- [WRITTEN INSTRUCTION]
Quote exactly and only this range of lines in the data below: the line that holds "Turn this picture" to the line that holds "# and all angles in degrees.", both included.

- [DATA SUPPLIED]
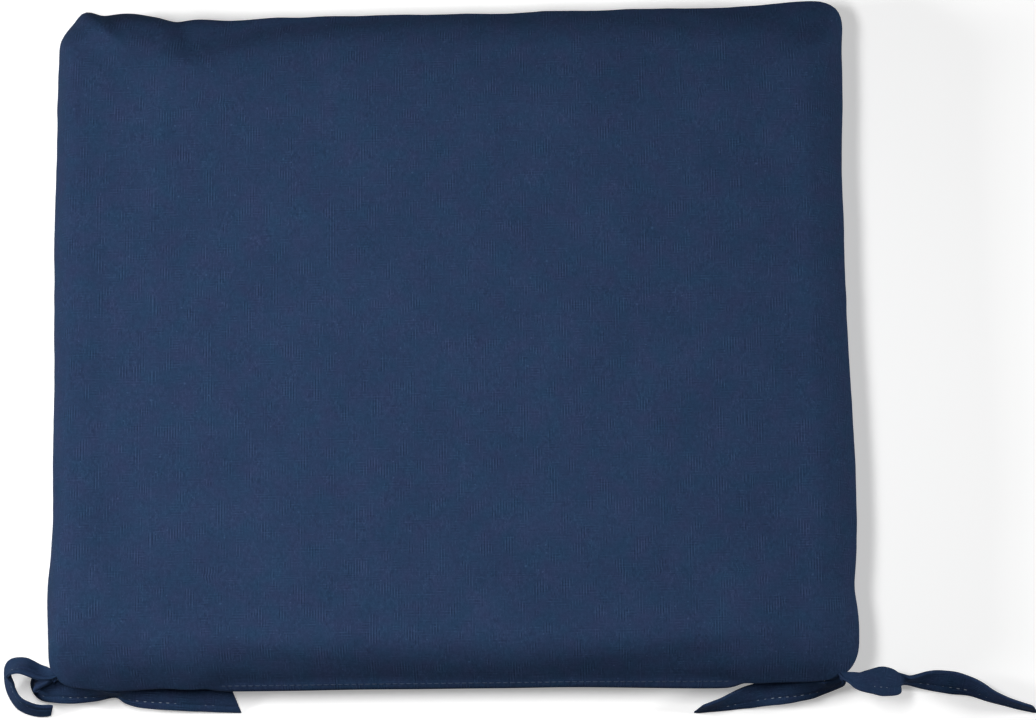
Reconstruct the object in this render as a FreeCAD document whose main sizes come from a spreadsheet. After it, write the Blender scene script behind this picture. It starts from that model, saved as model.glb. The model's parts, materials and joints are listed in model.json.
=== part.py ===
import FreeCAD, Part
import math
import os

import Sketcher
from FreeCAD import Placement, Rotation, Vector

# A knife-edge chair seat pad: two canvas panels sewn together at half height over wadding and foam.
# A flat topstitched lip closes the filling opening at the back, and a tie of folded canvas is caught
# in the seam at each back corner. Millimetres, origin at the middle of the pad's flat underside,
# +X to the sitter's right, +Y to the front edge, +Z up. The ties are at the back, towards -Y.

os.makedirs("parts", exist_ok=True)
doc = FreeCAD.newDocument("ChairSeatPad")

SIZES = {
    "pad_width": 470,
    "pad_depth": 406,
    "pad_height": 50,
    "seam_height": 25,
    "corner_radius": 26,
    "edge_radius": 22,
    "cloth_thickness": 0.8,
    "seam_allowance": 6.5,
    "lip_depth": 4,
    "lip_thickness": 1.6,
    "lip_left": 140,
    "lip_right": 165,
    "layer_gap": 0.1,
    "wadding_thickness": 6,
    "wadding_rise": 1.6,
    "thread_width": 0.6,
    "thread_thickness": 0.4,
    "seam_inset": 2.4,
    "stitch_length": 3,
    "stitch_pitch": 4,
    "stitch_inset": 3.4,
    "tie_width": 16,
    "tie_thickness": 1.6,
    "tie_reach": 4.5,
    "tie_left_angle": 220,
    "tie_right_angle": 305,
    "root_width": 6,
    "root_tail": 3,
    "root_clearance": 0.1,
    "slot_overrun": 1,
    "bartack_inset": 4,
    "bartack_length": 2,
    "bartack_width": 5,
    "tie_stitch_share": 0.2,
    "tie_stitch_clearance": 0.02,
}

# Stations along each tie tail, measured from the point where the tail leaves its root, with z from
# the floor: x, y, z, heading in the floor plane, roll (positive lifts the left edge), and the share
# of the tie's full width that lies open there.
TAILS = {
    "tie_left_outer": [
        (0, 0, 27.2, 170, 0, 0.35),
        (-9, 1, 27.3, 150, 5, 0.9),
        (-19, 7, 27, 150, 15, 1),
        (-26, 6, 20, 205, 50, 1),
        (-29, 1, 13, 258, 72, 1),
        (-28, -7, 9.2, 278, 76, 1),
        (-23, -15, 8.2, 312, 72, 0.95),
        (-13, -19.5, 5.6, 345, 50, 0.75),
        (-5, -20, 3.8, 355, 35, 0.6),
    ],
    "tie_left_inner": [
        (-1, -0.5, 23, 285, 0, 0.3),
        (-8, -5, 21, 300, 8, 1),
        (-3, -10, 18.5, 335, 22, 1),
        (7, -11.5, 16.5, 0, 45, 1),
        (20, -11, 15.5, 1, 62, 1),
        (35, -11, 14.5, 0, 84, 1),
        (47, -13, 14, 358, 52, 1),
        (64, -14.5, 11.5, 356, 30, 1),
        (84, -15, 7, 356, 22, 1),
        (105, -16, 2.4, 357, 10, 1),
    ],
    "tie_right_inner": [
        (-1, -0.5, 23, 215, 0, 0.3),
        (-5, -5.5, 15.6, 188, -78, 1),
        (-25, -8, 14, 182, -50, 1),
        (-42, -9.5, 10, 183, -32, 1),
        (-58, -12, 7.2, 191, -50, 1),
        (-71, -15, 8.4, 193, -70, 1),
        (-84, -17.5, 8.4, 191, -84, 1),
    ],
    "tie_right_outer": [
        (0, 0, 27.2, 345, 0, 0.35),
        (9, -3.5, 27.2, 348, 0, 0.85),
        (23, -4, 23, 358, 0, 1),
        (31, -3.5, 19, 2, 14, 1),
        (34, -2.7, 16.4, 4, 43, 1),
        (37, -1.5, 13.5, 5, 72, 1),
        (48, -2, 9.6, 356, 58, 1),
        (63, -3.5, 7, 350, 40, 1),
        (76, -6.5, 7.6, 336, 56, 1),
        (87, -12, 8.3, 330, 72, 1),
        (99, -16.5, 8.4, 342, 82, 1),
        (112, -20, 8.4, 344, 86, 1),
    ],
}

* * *

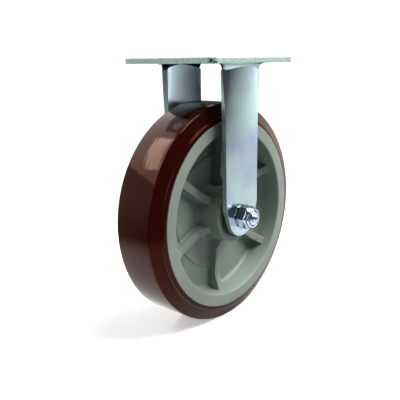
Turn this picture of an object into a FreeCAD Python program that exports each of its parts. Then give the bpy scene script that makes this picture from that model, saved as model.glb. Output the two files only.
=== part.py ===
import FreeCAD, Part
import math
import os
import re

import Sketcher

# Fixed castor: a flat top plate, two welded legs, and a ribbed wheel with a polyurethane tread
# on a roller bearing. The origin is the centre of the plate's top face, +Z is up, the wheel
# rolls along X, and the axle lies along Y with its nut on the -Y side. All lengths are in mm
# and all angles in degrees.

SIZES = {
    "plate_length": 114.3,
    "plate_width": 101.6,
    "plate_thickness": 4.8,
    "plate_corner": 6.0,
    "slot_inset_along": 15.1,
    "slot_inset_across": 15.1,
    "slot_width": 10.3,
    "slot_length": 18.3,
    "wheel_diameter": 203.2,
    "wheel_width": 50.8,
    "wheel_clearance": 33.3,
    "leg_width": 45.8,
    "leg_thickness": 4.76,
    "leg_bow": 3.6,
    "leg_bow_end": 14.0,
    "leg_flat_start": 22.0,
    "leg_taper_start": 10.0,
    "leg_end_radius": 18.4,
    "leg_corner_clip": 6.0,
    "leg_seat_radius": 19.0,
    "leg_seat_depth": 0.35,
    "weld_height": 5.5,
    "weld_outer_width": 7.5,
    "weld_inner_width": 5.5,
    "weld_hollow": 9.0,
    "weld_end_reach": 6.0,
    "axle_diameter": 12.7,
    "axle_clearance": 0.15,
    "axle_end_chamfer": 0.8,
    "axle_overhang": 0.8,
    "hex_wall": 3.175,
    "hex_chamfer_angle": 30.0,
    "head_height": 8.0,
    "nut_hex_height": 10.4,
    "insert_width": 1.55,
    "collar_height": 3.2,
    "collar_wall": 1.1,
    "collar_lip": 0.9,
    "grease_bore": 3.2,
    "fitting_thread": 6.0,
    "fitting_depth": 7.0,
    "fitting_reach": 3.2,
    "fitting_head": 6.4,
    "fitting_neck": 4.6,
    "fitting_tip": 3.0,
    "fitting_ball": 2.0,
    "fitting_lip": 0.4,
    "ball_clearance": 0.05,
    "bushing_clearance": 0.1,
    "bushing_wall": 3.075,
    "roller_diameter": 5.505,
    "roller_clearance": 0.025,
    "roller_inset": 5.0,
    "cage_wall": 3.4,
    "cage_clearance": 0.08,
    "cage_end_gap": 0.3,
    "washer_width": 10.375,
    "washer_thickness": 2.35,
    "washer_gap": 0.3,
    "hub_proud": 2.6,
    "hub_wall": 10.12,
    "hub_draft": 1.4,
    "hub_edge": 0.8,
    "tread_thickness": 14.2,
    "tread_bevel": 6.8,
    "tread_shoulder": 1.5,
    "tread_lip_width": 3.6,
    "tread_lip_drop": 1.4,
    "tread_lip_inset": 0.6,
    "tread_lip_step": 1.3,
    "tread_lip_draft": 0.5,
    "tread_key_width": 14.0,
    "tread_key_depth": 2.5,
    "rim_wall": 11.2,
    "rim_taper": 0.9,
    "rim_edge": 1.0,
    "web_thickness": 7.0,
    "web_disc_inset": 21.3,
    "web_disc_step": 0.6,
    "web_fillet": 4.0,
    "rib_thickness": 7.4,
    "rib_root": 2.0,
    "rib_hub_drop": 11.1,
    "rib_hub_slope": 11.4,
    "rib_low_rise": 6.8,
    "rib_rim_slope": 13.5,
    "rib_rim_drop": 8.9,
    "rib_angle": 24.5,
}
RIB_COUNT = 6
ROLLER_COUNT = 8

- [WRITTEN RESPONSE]
Turn this picture of an object into a FreeCAD Python program that exports each of its parts. Then give the bpy scene script that makes this picture from that model, saved as model.glb. Output the two files only.
=== part.py ===
import FreeCAD, Part
import math
import os
import re

import Sketcher

# Fixed castor: a flat top plate, two welded legs, and a ribbed wheel with a polyurethane tread
# on a roller bearing. The origin is the centre of the plate's top face, +Z is up, the wheel
# rolls along X, and the axle lies along Y with its nut on the -Y side. All lengths are in mm
# and all angles in degrees.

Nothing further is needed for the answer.